In SimpleJX, the productivity bet is on programmer expressiveness. Now when programming a UI/UX, everything on the screen is connected. Should the trash can icon way up in a toolbar be disabled if no to-do item is selected? Just code it that way: make the trash can disabled property a function of the current selection of the to-do list container. The reactive engine does the rest.

This global reach is not as risky as it may sound. Because we search outwards from the object owning the property we are computing, we enjoy a naturally limited context provided by our position in the tree.

Omnipotence

By the same token, any given event handler is free to alter any “input” property anywhere, by navigating from the object handling the event to any other object to procedurally alter that input property.

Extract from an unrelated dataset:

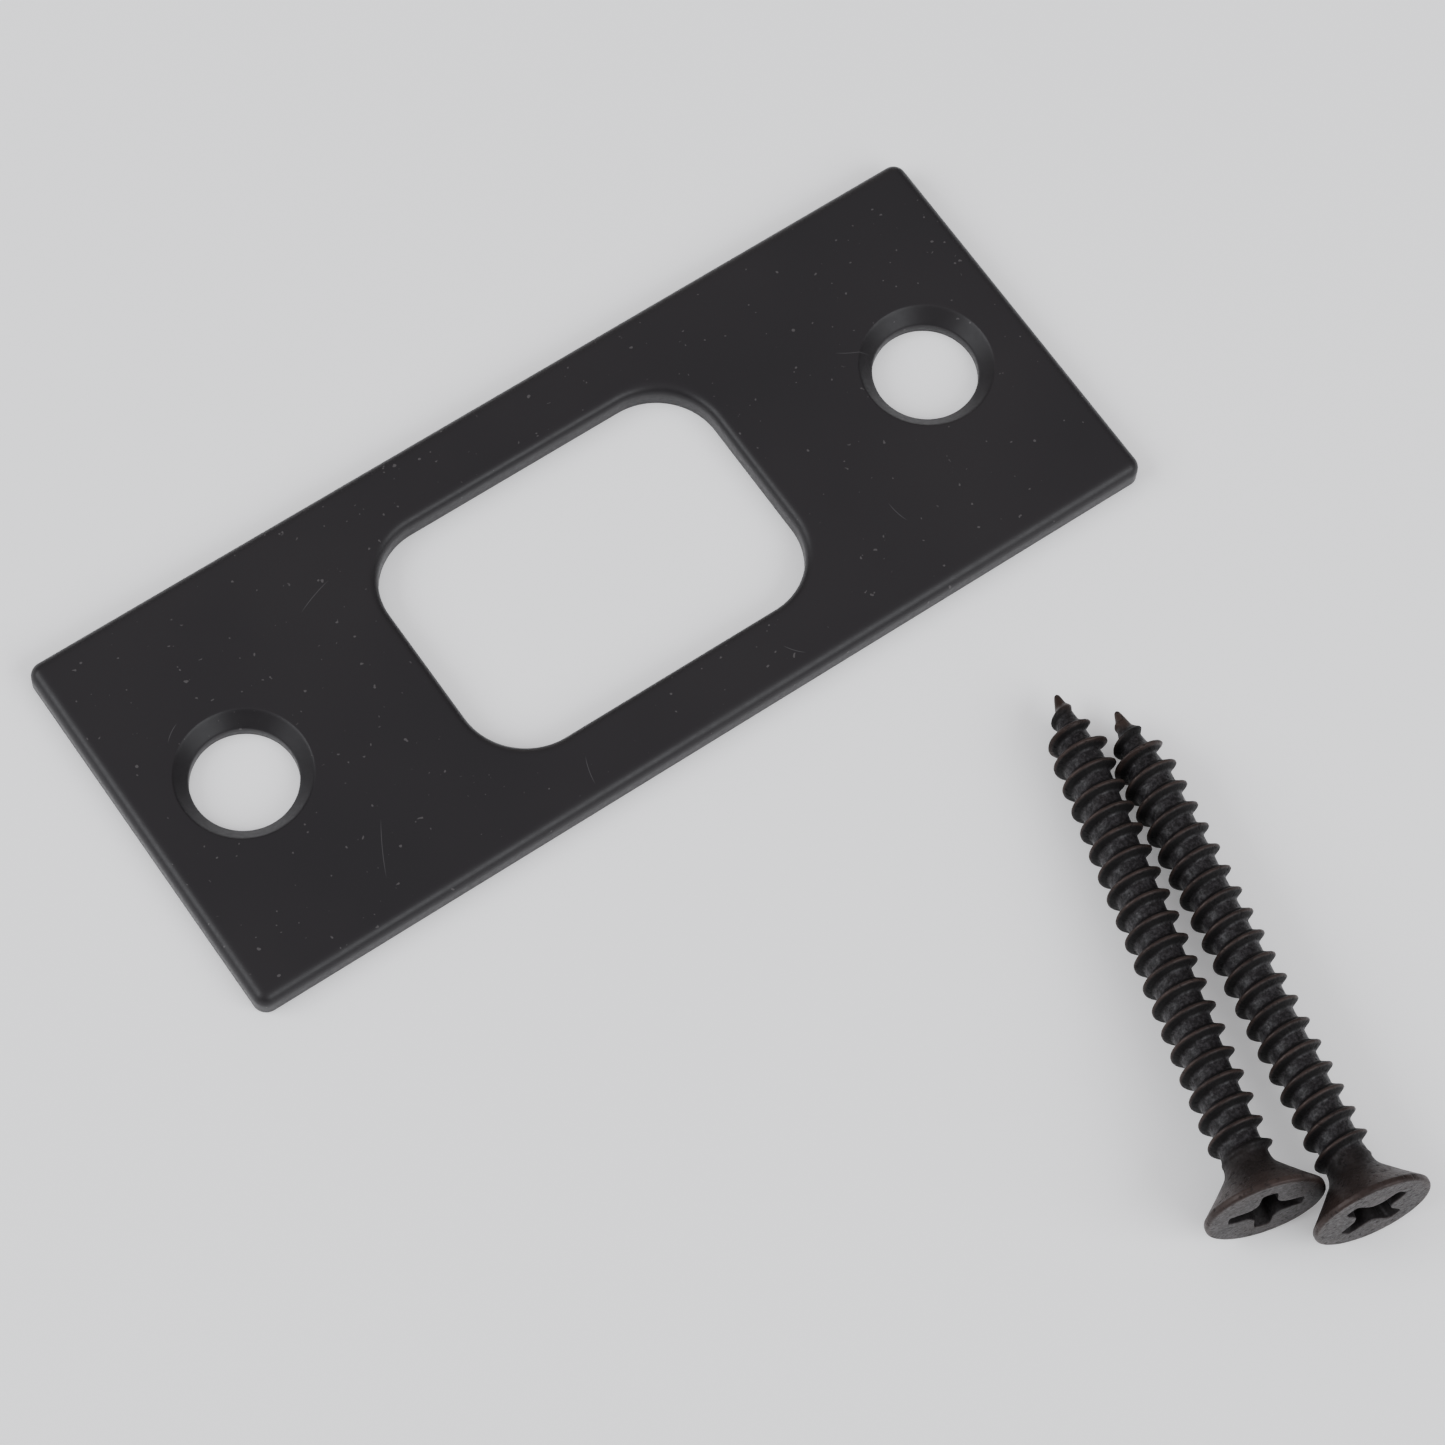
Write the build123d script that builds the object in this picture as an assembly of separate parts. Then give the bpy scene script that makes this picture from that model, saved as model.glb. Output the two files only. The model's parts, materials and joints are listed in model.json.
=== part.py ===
from build123d import *
import math
import os

# Deadbolt strike plate and the two flat-head wood screws that fix it to a door jamb.
# Millimetres, +Z up. The plate lies face up with its back on z = 0, and the origin is the
# centre of its back. X runs along the plate. The screws lie beside it on the same surface.

# Plate
PLATE_LENGTH = 69.85
PLATE_WIDTH = 28.575
PLATE_THICKNESS = 1.9
PLATE_CORNER_R = 0.95
PLATE_EDGE_R = 0.85

# Opening that the deadbolt passes through
OPENING_LENGTH = 26.0
OPENING_WIDTH = 18.4
OPENING_CORNER_R = 4.7
OPENING_EDGE_R = 0.7

# Screw head and neck
SCREW_LENGTH = 38.1
HEAD_R = 4.0
HEAD_RIM = 0.42
HEAD_RIM_ROUND = 0.2
HEAD_ANGLE = 90.0
NECK_SWELL = 0.15
NECK_LENGTH = 1.0
NECK_BLEND_R = 1.4

# Thread, rolled on a straight core that narrows to a gimlet point
CORE_R = 1.4
THREAD_HEIGHT = 0.6
THREAD_PITCH = 1.65
THREAD_ROOT_WIDTH = 0.8
THREAD_CREST_WIDTH = 0.14
THREAD_SINK = 0.06
THREAD_RUNOUT = 0.95
THREAD_TO_HEAD = 0.35
POINT_LENGTH = 5.2
POINT_TIP_R = 0.13
POINT_BARE = 1.3
POINT_THREAD_HEIGHT = 0.3
POINT_THREAD_FULL = 3.9

# Cross recess in the head
RECESS_REACH = 2.5
RECESS_DEPTH = 2.2
RECESS_FOOT_R = 1.1
RECESS_WING_WIDTH = 1.15
RECESS_CORE_R = 1.2
RECESS_TIP_DEPTH = 0.52

# Screw holes, countersunk to the head's angle: how much of the head's rim stands over the hole
# and how much wider than the head the countersink is, on the radius
HOLE_FROM_END = 7.775
HEAD_SEAT = 0.4
COUNTERSINK_CLEARANCE = 0.6

# The left screw: its point, the way it is turned from +X, and how far its thread and its recess
# are turned about its own axis from upright
LEFT_POINT_X = 19.97
POINT_TO_PLATE = 10.32
LEFT_HEADING = 73.55
LEFT_THREAD_TURN = 63.7
LEFT_RECESS_TURN = 0.0

# The right screw lies against the left one: its face stands back from the left head's rim, the
# rim clears its cone, and near the points each thread's crest clears the other screw's core
HEAD_STAGGER = 2.344
RIM_GAP = 0.09
THREAD_GAP = 0.06
RIGHT_RECESS_TURN = 45.0

THREAD_R = CORE_R + THREAD_HEIGHT
NECK_R = CORE_R + NECK_SWELL
HOLE_R = HEAD_R - HEAD_SEAT
COUNTERSINK_R = HEAD_R + COUNTERSINK_CLEARANCE
HANGING = (Align.CENTER, Align.CENTER, Align.MAX)


def half_tangent(angle):
    """Slope of a cone's side from its axis, from the full angle of the cone."""
    return math.tan(math.radians(angle / 2))


def plate_blank():
    """A flat plate with round corners, rolled over along the edge of its face."""
    blank = extrude(RectangleRounded(PLATE_LENGTH, PLATE_WIDTH, PLATE_CORNER_R), PLATE_THICKNESS)
    rim = blank.faces().sort_by(Axis.Z)[-1].edges()
    return fillet(rim, PLATE_EDGE_R)


def with_opening(blank):
    """The plate with the bolt's opening, rolled over along the same face."""
    opening = extrude(
        RectangleRounded(OPENING_LENGTH, OPENING_WIDTH, OPENING_CORNER_R),
        PLATE_THICKNESS,
    )
    plate = blank - opening
    face = plate.faces().sort_by(Axis.Z)[-1]
    return fillet(face.inner_wires()[0].edges(), OPENING_EDGE_R)


def screw_hole(x):
    """The material that one screw hole and its countersink take away."""
    seat = PLATE_THICKNESS - (COUNTERSINK_R - HOLE_R) / half_tangent(HEAD_ANGLE)
    profile = Polyline(
        (0, 0),
        (HOLE_R, 0),
        (HOLE_R, seat),
        (COUNTERSINK_R, PLATE_THICKNESS),
        (0, PLATE_THICKNESS),
        close=True,
    )
    return Pos(x, 0, 0) * revolve(make_face(Plane.XZ * profile), Axis.Z)


def strike_plate():
    """The finished plate, with a screw hole at each end."""
    plate = with_opening(plate_blank())
    hole_x = PLATE_LENGTH / 2 - HOLE_FROM_END
    return plate - screw_hole(-hole_x) - screw_hole(hole_x)


def neck_end():
    """Height along the screw, from its point, at which the head's cone begins."""
    return SCREW_LENGTH - HEAD_RIM - (HEAD_R - NECK_R) / half_tangent(HEAD_ANGLE)


def core_radius(height):
    """Radius of the bare core at a height above the point."""
    share = min(height / POINT_LENGTH, 1.0)
    return POINT_TIP_R + (CORE_R - POINT_TIP_R) * share


def screw_blank():
    """The screw before its thread is rolled: point, core, neck, cone and flat face."""
    neck = neck_end()
    profile = Polyline(
        (0, 0),
        (POINT_TIP_R, 0),
        (CORE_R, POINT_LENGTH),
        (CORE_R, neck - NECK_LENGTH),
        (NECK_R, neck),
        (HEAD_R, SCREW_LENGTH - HEAD_RIM),
        (HEAD_R, SCREW_LENGTH),
        (0, SCREW_LENGTH),
        close=True,
    )
    blank = revolve(make_face(Plane.XZ * profile), Axis.Z)
    rings = blank.edges().filter_by(GeomType.CIRCLE)
    under_head = [ring for ring in rings if abs(ring.center().Z - neck) < HEAD_RIM / 2]
    blank = fillet(under_head, NECK_BLEND_R)
    rings = blank.edges().filter_by(GeomType.CIRCLE)
    rim = [ring for ring in rings if ring.radius > HEAD_R - HEAD_RIM_ROUND]
    return fillet(rim, HEAD_RIM_ROUND)


def helix(start, rise, radius_from, radius_to):
    """One edge line of the thread, winding up the screw from a height."""
    cone = math.degrees(math.atan2(radius_to - radius_from, rise))
    slant = THREAD_PITCH / math.cos(math.radians(cone))
    return Pos(0, 0, start) * Edge.make_helix(slant, rise, radius_from, angle=cone)


def thread_lines(low, high):
    """The four edge lines of the thread between two stations of height, root and crest."""
    start, root_from, crest_from = low
    end, root_to, crest_to = high
    rise = end - start
    root = THREAD_ROOT_WIDTH / 2
    crest = THREAD_CREST_WIDTH / 2
    lines = [
        helix(start - root, rise, root_from, root_to),
        helix(start - crest, rise, crest_from, crest_to),
        helix(start + crest, rise, crest_from, crest_to),
        helix(start + root, rise, root_from, root_to),
    ]
    return [Rot(0, 0, 360 * start / THREAD_PITCH) * line for line in lines]


def thread_stations(low, high):
    """Stations about a turn apart, evenly spread from one station up to the next."""
    turns = math.ceil((high[0] - low[0]) / THREAD_PITCH)
    shares = [turn / turns for turn in range(turns)]
    return [tuple(a + (b - a) * share for a, b in zip(low, high)) for share in shares]


def screw_thread():
    """The thread: it grows up the point, runs full along the core and dies out at the neck."""
    bare = core_radius(POINT_BARE)
    root = CORE_R - THREAD_SINK
    top = neck_end() - THREAD_TO_HEAD
    marks = [
        (POINT_BARE, bare - THREAD_SINK, bare + POINT_THREAD_HEIGHT),
        (POINT_THREAD_FULL, core_radius(POINT_THREAD_FULL) - THREAD_SINK, THREAD_R),
        (POINT_LENGTH, root, THREAD_R),
        (top - THREAD_RUNOUT, root, THREAD_R),
        (top, root, CORE_R),
    ]
    stations = [station for low, high in zip(marks, marks[1:]) for station in thread_stations(low, high)]
    stations.append(marks[-1])
    turns = [thread_lines(low, high) for low, high in zip(stations, stations[1:])]
    skin = []
    for lines in turns:
        pairs = zip(lines, lines[1:] + lines[:1])
        skin += [Face.make_surface_from_curves(line, beside) for line, beside in pairs]
    foot = Face(Wire.make_polygon([line @ 0 for line in turns[0]], close=True))
    head = Face(Wire.make_polygon([line @ 1 for line in turns[-1]], close=True))
    return Solid(Shell(skin + [foot, head]))


def cross_recess():
    """The cross that the driver fits: four tapered wings and a round core with a point."""
    envelope = Cone(RECESS_FOOT_R, RECESS_REACH, RECESS_DEPTH, align=HANGING)
    wing = Box(RECESS_REACH * 2, RECESS_WING_WIDTH, RECESS_DEPTH, align=HANGING)
    cross = (wing + Rot(0, 0, 90) * wing) & envelope
    core = Cylinder(RECESS_CORE_R, RECESS_DEPTH, align=HANGING)
    tip = Pos(0, 0, -RECESS_DEPTH) * Cone(0, RECESS_CORE_R, RECESS_TIP_DEPTH, align=HANGING)
    return Pos(0, 0, SCREW_LENGTH) * (cross + core + tip)


def threaded_blank():
    """The screw with its thread rolled on, along +Z with its point at the origin."""
    return screw_blank() + screw_thread()


def wood_screw(blank, thread_turn, recess_turn):
    """A threaded blank turned about its axis, with the cross punched into its face."""
    return Rot(0, 0, thread_turn) * blank - Rot(0, 0, recess_turn) * cross_recess()


def resting_tilt():
    """Tilt of a screw that rests on the rim of its head and the first full turn of thread."""
    span = SCREW_LENGTH - HEAD_RIM - POINT_THREAD_FULL
    return math.atan2(HEAD_R - THREAD_R, span)


def laid_down(screw, place):
    """The screw lying on the surface, with its face over a place and its point along its X."""
    tilt = resting_tilt()
    height = HEAD_R * math.cos(tilt) + HEAD_RIM * math.sin(tilt)
    lean = Pos(0, 0, height) * Rot(0, math.degrees(tilt) - 90, 0)
    return place * lean * Pos(0, 0, -SCREW_LENGTH) * screw


def left_place():
    """The place of the left screw's face, with X along the surface towards its point."""
    point = Pos(LEFT_POINT_X, -PLATE_WIDTH / 2 - POINT_TO_PLATE, 0)
    run = SCREW_LENGTH * math.cos(resting_tilt())
    return point * Rot(0, 0, LEFT_HEADING) * Pos(-run, 0, 0)


def rim_side():
    """How far the left head's rim stands beside the right screw's axis."""
    depth = HEAD_STAGGER / math.cos(resting_tilt()) - HEAD_RIM
    return max(HEAD_R - depth * half_tangent(HEAD_ANGLE), NECK_R) + RIM_GAP


def converging_angle():
    """Angle between the screws, which meet at the left head's rim and again at the threads."""
    thread_run = (SCREW_LENGTH - POINT_THREAD_FULL) * math.cos(resting_tilt())
    thread_side = THREAD_R + CORE_R + THREAD_GAP
    reach = math.hypot(HEAD_R, thread_run)
    return math.acos((thread_side - rim_side()) / reach) - math.atan2(thread_run, HEAD_R)


def left_head_ahead():
    """How far the left screw's face is ahead of the right one's, along the right screw."""
    return HEAD_STAGGER + HEAD_R * math.sin(converging_angle())


def right_place():
    """The place of the right screw's face, beside and behind the left one's."""
    angle = converging_angle()
    side = rim_side() + HEAD_R * math.cos(angle)
    return left_place() * Rot(0, 0, math.degrees(angle)) * Pos(-left_head_ahead(), -side, 0)


def meshed_turn():
    """Turn of the right thread that sets its crests midway between the left screw's."""
    lean = math.cos(resting_tilt())
    thread_run = (SCREW_LENGTH - POINT_THREAD_FULL) * lean
    ahead = left_head_ahead() + thread_run * math.cos(converging_angle())
    height = SCREW_LENGTH - ahead / lean
    return (LEFT_THREAD_TURN + 360 * (POINT_THREAD_FULL - height) / THREAD_PITCH) % 360


def main():
    os.makedirs("parts", exist_ok=True)
    blank = threaded_blank()
    left = wood_screw(blank, LEFT_THREAD_TURN, LEFT_RECESS_TURN)
    right = wood_screw(blank, meshed_turn(), RIGHT_RECESS_TURN)
    nodes = {
        "strike_plate": strike_plate(),
        "wood_screw_left": laid_down(left, left_place()),
        "wood_screw_right": laid_down(right, right_place()),
    }
    for name, piece in nodes.items():
        export_step(piece, f"parts/{name}.step")
        print(name, len(piece.solids()), round(piece.volume, 1))
    print("right screw", right_place(), "thread turn", round(meshed_turn(), 2))


main()
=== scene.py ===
# %% [markdown]
# # A deadbolt strike plate and its two wood screws
#
# The real object is a thin steel plate, stamped and pressed, then coated satin black, and two
# flat-head wood screws plated dark bronze. Nothing is soft and nothing is hidden, so all the
# work is in clean edges, a true helical thread and honest metal finishes. The frame that is
# loaded here holds the sizes and places, and every piece below is built to fit it.

# %% Load the frame
import bpy
import bmesh
import json
import math
from mathutils import Matrix, Vector


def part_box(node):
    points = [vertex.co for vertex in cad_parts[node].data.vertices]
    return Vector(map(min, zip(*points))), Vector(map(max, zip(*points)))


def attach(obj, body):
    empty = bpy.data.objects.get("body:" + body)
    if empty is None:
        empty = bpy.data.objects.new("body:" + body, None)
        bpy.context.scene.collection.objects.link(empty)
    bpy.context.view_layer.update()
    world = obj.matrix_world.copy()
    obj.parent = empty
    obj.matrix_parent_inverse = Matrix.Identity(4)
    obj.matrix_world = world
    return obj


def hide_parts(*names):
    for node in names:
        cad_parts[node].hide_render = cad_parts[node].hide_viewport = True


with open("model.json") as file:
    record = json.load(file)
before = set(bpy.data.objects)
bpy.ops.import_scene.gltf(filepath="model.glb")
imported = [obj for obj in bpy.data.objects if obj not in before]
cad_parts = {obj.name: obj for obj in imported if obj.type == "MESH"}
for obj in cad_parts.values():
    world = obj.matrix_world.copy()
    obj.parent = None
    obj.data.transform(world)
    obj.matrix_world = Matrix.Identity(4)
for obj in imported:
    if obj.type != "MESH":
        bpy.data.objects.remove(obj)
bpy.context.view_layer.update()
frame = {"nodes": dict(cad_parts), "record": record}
MM = 0.001
print("nodes:", sorted(frame["nodes"]))

# %% [markdown]
# ## Seat and camera
#
# The plate is small, so it is seen from a third of a metre away through a long lens. A long lens
# keeps the plate's long edges almost parallel. The camera could be aimed with a constraint, but
# four plain numbers and a roll are easier to read: where it aims, from which side, how high up
# and how far away.

# %% Camera
AIM = Vector((1.178, -13.514, 0.0)) * MM
CAMERA_HEADING = math.radians(50.702)
CAMERA_HEIGHT_ANGLE = math.radians(65.334)
CAMERA_ROLL = math.radians(5.125)
CAMERA_DISTANCE = 326.93 * MM
LENS = 124.41
SENSOR = 36.0


def look_along(heading, height_angle):
    """Unit vector of sight for a camera that looks down at the table."""
    level = math.cos(height_angle)
    return Vector((math.cos(heading) * level, math.sin(heading) * level, -math.sin(height_angle)))


def add_camera():
    sight = look_along(CAMERA_HEADING, CAMERA_HEIGHT_ANGLE)
    data = bpy.data.cameras.new("camera")
    data.lens = LENS
    data.sensor_width = SENSOR
    data.clip_start = 0.01
    data.clip_end = 10.0
    camera = bpy.data.objects.new("camera", data)
    bpy.context.scene.collection.objects.link(camera)
    right = sight.cross(Vector((0, 0, 1))).normalized()
    above = right.cross(sight)
    turned_right = right * math.cos(CAMERA_ROLL) + above * math.sin(CAMERA_ROLL)
    turned_above = above * math.cos(CAMERA_ROLL) - right * math.sin(CAMERA_ROLL)
    axes = Matrix((turned_right, turned_above, -sight)).transposed()
    place = AIM - sight * CAMERA_DISTANCE
    camera.matrix_world = Matrix.Translation(place) @ axes.to_4x4()
    bpy.context.scene.camera = camera
    return camera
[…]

The trash can widget in a toolbar anywhere in the widget hierarchy can navigate to the to-do list container and remove an item from the list directly.

In this case, the risk of global reach is mitigated again by the context offered by the position of the UI control in the larger application tree. Context locality comes also from the UI event indicating which object was the target of a mouse gesture, or by the application keyboard focus.

Speed, for Free

Because solid reactive engines transparently detect exactly which properties depend on which other properties, they also know which properties do not need to be recomputed. A developer using such an engine, through no additional effort, is guaranteed optimal runtime state propagation, including the logical minimum of DOM manipulation.

Summary

The programmer, when coding up any widget, can call on any other application state to decide what to render. Without coding explicit publish/subscribe, their widget will stay current at run time with other state, and can act on any other application state knowing all necessary consequent change will happen automatically. And everything will be handled with optimal efficiency.

And, yes, it is exactly as powerful (and fun) as it sounds.